What does the beating of black litigants, in this case, have to do with the ‘badges and incidents’ of slavery? How can the attitudes of defendants be related to the institution of slavery which was eradicated more than 100 years ago?” The answer is that these racist acts are, as related to the incidents of slavery as each roar of the ocean is related to each incoming wave. Slavery was an institution which was sanctioned, sustained, encouraged and perpetuated by federal constitutional doctrine. Today’s conditions on race relations are sequelae and consequence of the pathology created by this nation’s two and a half centuries of slavery. (P.598- McAward)

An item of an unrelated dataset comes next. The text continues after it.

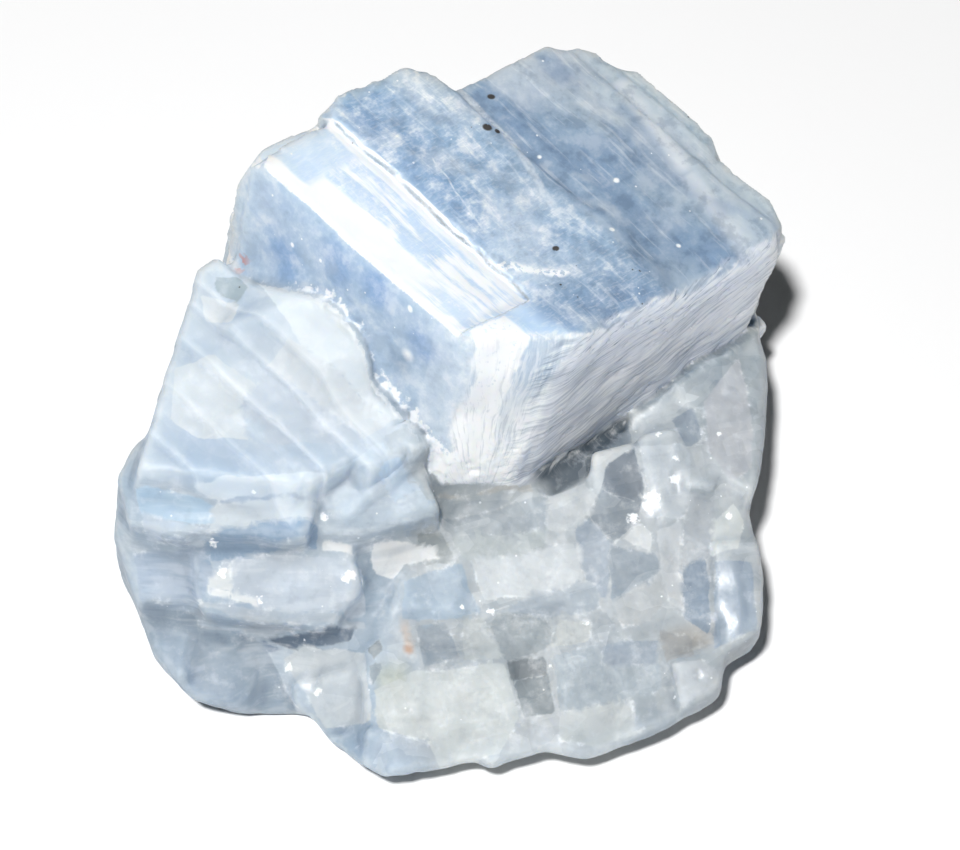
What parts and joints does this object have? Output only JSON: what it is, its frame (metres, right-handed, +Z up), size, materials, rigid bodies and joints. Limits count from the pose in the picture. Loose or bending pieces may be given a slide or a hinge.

If we are to extricate ourselves from the throws of police brutality, vigilante justice, and racist attacks we must employ critical thinking and systems analysis to label things by their proper name. These horrid scenes that continue to assail the body, minds, and souls of black people can only begin to be properly addressed when we remove the scorn and shame of our wretched past and courageously lay claim to it and correctly identify its continuing badges, incidents, and vestiges. We must confront our incorrect assessments and encourage our activists, elected representatives, and legal community to take a new approach to our condition and formulate some new and novel remedies. The old ones are obviously are not working or at the very least, not being properly applied. A new look at the strategic use of The Thirteenth Amendment’s section 1 prohibition and section 2 powers is urgent and necessary. Therefore because of its unique and applicable judicial architecture, it is most qualified to yield the best results because in its language and usage, it “abolishes slavery entirely . . . . It abolishes its root and branch. It abolishes it in the general and the particular. It abolishes it in length and breadth and then in every detail. . .. Any other interpretation belittles the great amendment and allows slavery still to linger among us in some of its insufferable pretensions.” Senator Charles Sumner – Circa 1866.